L’apertura di credito verso Nosio, del resto, non aveva nulla dell’avventura, dati i precedenti maturati dai Rizzoli in Cantine Mezzacorona. La coop capogruppo l’anno scorso ha dichiarato un fatturato di 70 milioni, con un patrimonio netto costituito tutto da riserve pari a 31 milioni e un debito complessivo di 66 milioni (a fronte di 82 milioni del 2003). Da notare che per due terzi il debito della coop è dovuto ai soci stessi, che volentieri prestano denaro a Cantine Mezzacorona. Tenendo conto poi delle controllate minori, e in particolare di Prestige Wine Imports che cura la commercializzazione negli Stati Uniti, il gruppo trentino ha avuto nel 2004 un fatturato consolidato di 109,7 milioni. "Da questa base negli anni a venire, grazie all’apporto delle tenute siciliane, attendiamo un boom progressivo", dice Claudio Rizzoli.
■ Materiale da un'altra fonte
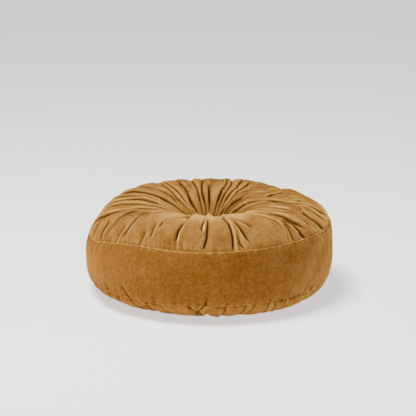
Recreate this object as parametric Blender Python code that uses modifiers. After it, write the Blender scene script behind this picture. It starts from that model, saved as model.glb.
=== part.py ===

Il "progetto Sicilia", peraltro, non risolve i piani di sviluppo di Mezzacorona. Due i caposaldi indicati dal top manager di Nosio. Il primo ha a che fare con la distribuzione, "vero valore aggiunto del futuro", dato che l’export pesa il 70% delle vendite. In questo senso emerge l’accordo di recente siglato con il colosso australiano Foster’s. Il secondo tema chiama in causa l’ingresso in altre regioni. La commercializzazione dei marchi Castello di Querceto, tenuta di 60 ettari a Greve in Chianti, "è solo l’inizio di una forte presenza che vogliamo avere in Toscana".